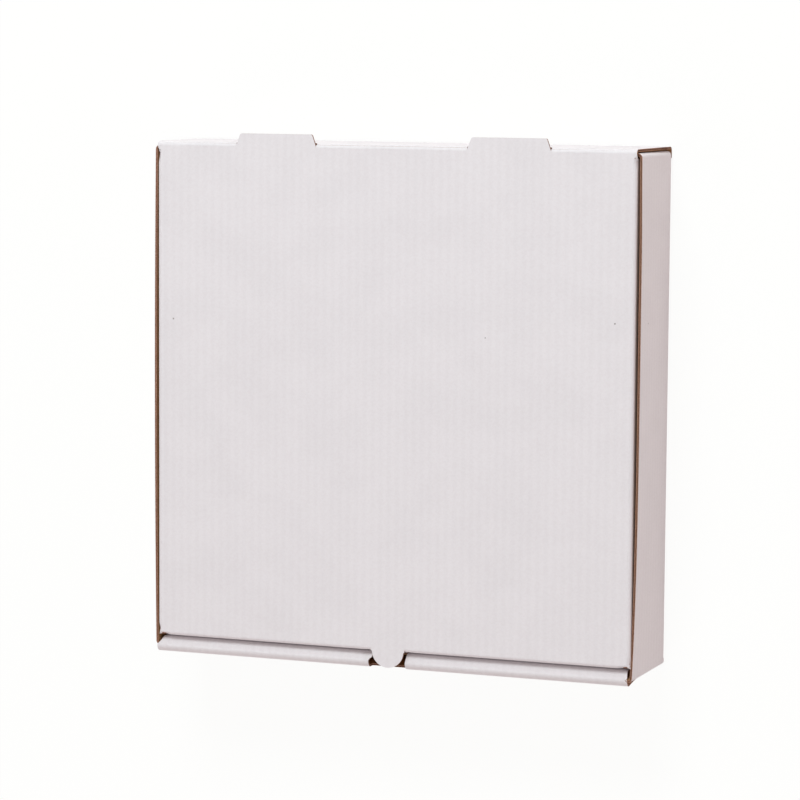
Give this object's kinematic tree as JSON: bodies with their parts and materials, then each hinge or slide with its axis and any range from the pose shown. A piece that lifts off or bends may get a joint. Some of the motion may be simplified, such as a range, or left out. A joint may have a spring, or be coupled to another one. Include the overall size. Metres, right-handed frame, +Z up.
{
  "type": "pizza box",
  "caption": "Small square folding box for one pizza, with a hinged lid, a rolled front wall with a finger notch, and tuck flaps.",
  "frame": {"origin": "middle of the base panel's underside, on the surface that the box lies on", "axes": "+Z up, +Y from the rolled front to the rear crease, +X to the right as seen from the front"},
  "size_m": [0.204, 0.2109, 0.0428],
  "materials": {
    "board": "fine-fluted corrugated board with an unprinted bleached matt outer liner; natural brown inside and on raw edges"
  },
  "bodies": {
    "tray": {"tray": "board"},
    "lid": {"lid": "board"}
  },
  "joints": [
    {"name": "lid_hinge", "type": "hinge", "parent": "tray", "child": "lid", "pos_m": [0, 0.10212, 0.04227], "axis": [-1, 0, 0], "range_deg": [0, 180]}
  ]
}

### THE REQUEST
Copy out every line that includes the word "bodies".

### THE SOLUTION
Give this object's kinematic tree as JSON: bodies with their parts and materials, then each hinge or slide with its axis and any range from the pose shown. A piece that lifts off or bends may get a joint. Some of the motion may be simplified, such as a range, or left out. A joint may have a spring, or be coupled to another one. Include the overall size. Metres, right-handed frame, +Z up.
  "bodies": {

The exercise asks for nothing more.